--- begin PROVIDED RECORDS ---

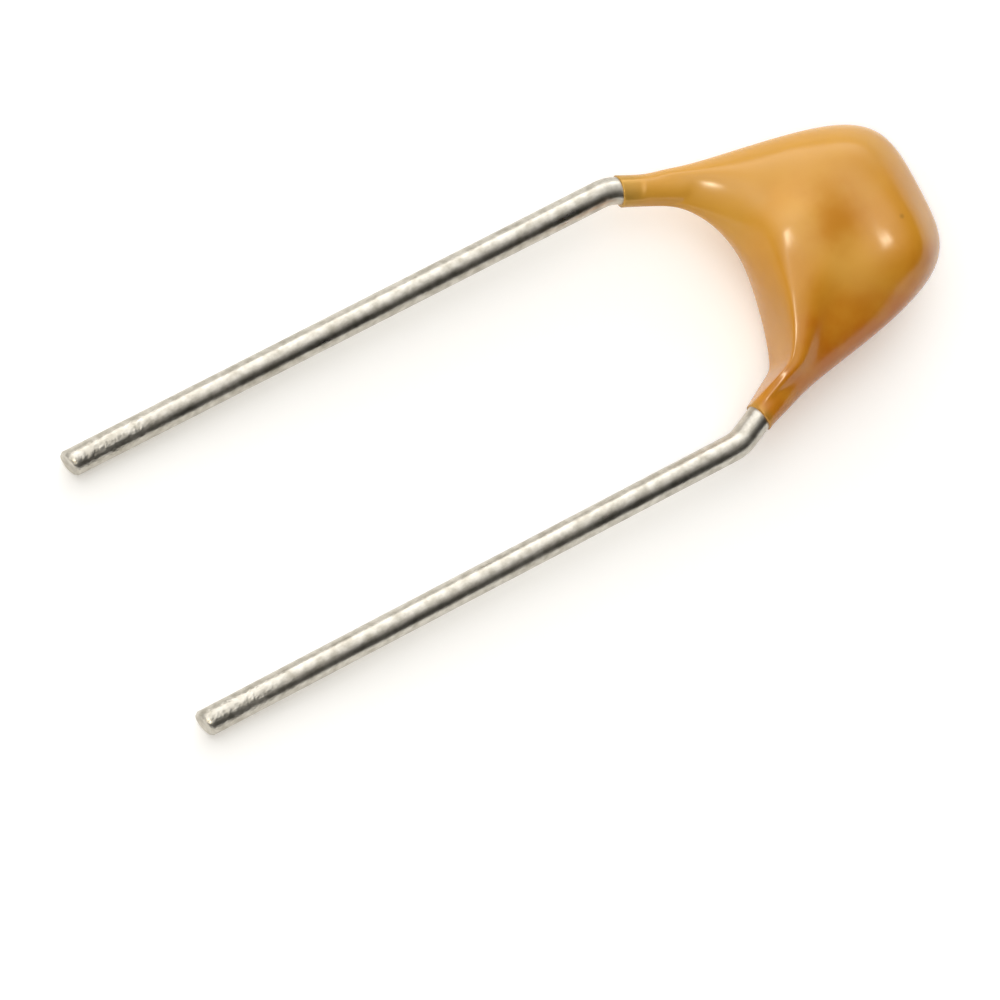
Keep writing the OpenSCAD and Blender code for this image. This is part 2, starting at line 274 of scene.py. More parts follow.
dressed = add(tree, "GeometryNodeSetMaterial", {"Geometry": plain.outputs[0], "Material": given["Finish"]})
add(tree, "NodeGroupOutput", {"Wire": dressed.outputs[0]})

# Hot-dipped tin, dulled by handling: bright and dull patches, and fine drawing marks along the wire
tin, shading = new_material("tinned_copper_wire")
coords = add(shading, "ShaderNodeTexCoord").outputs["Object"]
along = add(
    shading,
    "ShaderNodeMapping",
    {"Vector": coords, "Rotation": (0, -tilt, 0), "Scale": (0.25, 1.0, 1.0)},
).outputs[0]
streaks = add(
    shading, "ShaderNodeTexNoise", {"Vector": along, "Scale": 1 / (0.25 * MM), "Detail": 6.0}
).outputs[0]
wire_colour = blotched(shading, coords, 0.18 * MM, 0.3, 0.65, "#A7A194", "#CDC8BD")
gloss = add(shading, "ShaderNodeMapRange", {"Value": streaks, "To Min": 0.2, "To Max": 0.45}).outputs[0]
ridges = add(
    shading, "ShaderNodeBump", {"Height": streaks, "Strength": 0.35, "Distance": 0.012 * MM}
).outputs[0]
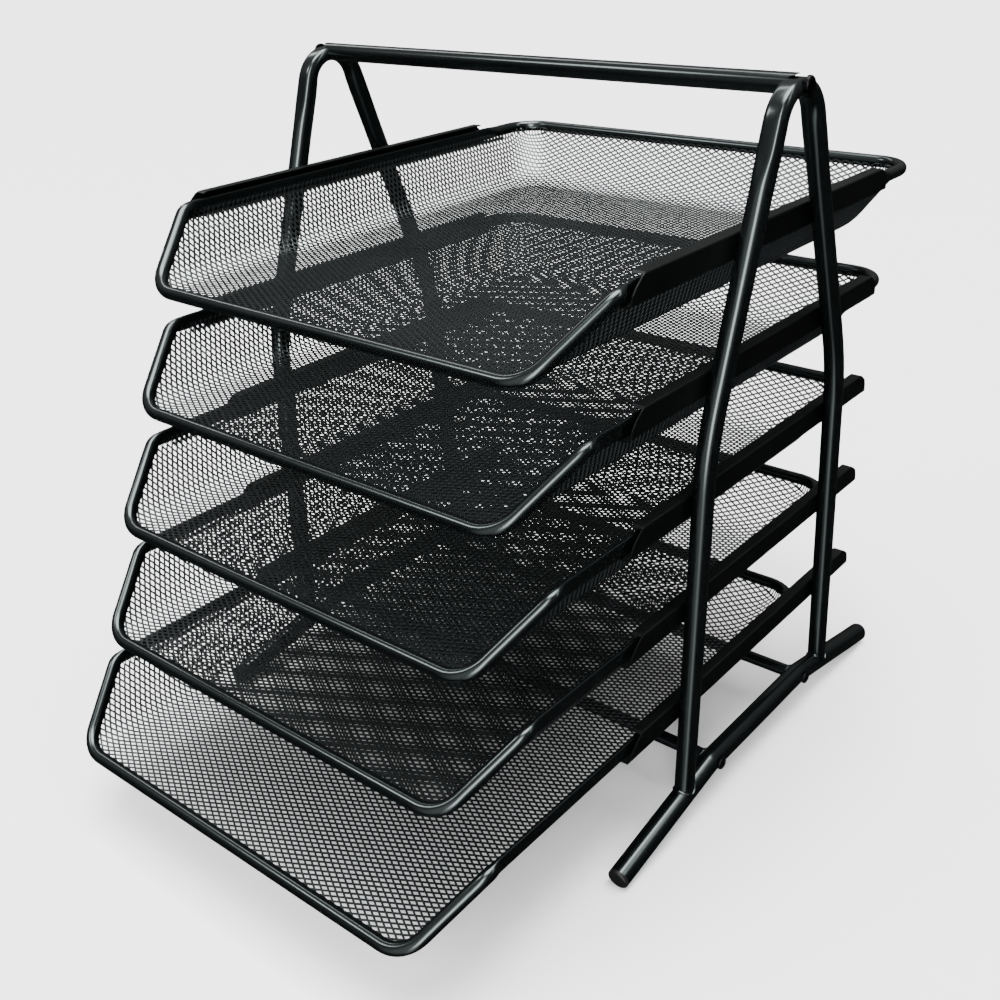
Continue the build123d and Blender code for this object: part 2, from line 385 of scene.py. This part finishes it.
plug_plastic = moulded_plastic()
black_screw = worked_steel("blackened_screw", (0.008, 0.008, 0.009), (0.04, 0.04, 0.045),
                           rough=0.28, rings=900)
turned_steel = worked_steel("turned_sleeve_steel", (0.35, 0.35, 0.36), (0.60, 0.60, 0.61),
                            rough=0.25, rings=2500)
print("small finishes:", plug_plastic.name, black_screw.name, turned_steel.name)

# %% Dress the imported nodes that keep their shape
NODE_FINISH = {"runner": sheet_coat, "foot_tube": tube_coat, "cross_bar_front": tube_coat,
               "cross_bar_rear": tube_coat, "handle": tube_coat, "end_plug": plug_plastic,
               "cross_bar_screws": black_screw, "handle_screws": black_screw,
               "cross_bar_inserts": turned_steel, "handle_inserts": turned_steel}
dressed = 0
for name, node in frame["nodes"].items():
    match = max((key for key in NODE_FINISH if name.startswith(key)), key=len, default=None)
    if match:
        for slot in node.material_slots:
            slot.material = NODE_FINISH[match]
        dressed += 1
print("packed nodes that keep their shape and get a finish:", dressed)

# %% [markdown]
# ## Tray rims
#
# Each tray hangs in one closed ring of tube. The front wire lies low so that papers can be
# pulled out, short sloping ends climb to the side rails, and a wire crosses the back. In the
# runners the same tube is pressed flat and upright, and at both ends of the press marks it
# swells back to round within about a centimetre.
#
# The ring is one path with a profile that changes on the way. A superellipse does it: at power
# 1 it is an ellipse, and with a smaller power it squares up into a flattened tube.

# %% The path of a rim
RIM = 7.2
RAIL_THICK, RAIL_TALL, SQUARED_UP = 2.7, 8.2, 0.42
RAIL_X, FRONT_X, FRONT_DROP, SLOPE_RUN, TRAY_LENGTH = 149.6, 129.0, 32.0, 40.4, 345.5
FRONT_BEND, SLOPE_BEND, BACK_BEND = 20, 9, 20
FLAT_STARTS = (SLOPE_RUN + 1, SLOPE_RUN + 8)
FLAT_ENDS = (TRAY_LENGTH - 46, TRAY_LENGTH - 34)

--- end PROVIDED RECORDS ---

• _TO DO_: Using the listing above, return all lines where the word "their" occurs.

• _EXPECTED ANSWER_:
# %% Dress the imported nodes that keep their shape
print("packed nodes that keep their shape and get a finish:", dressed)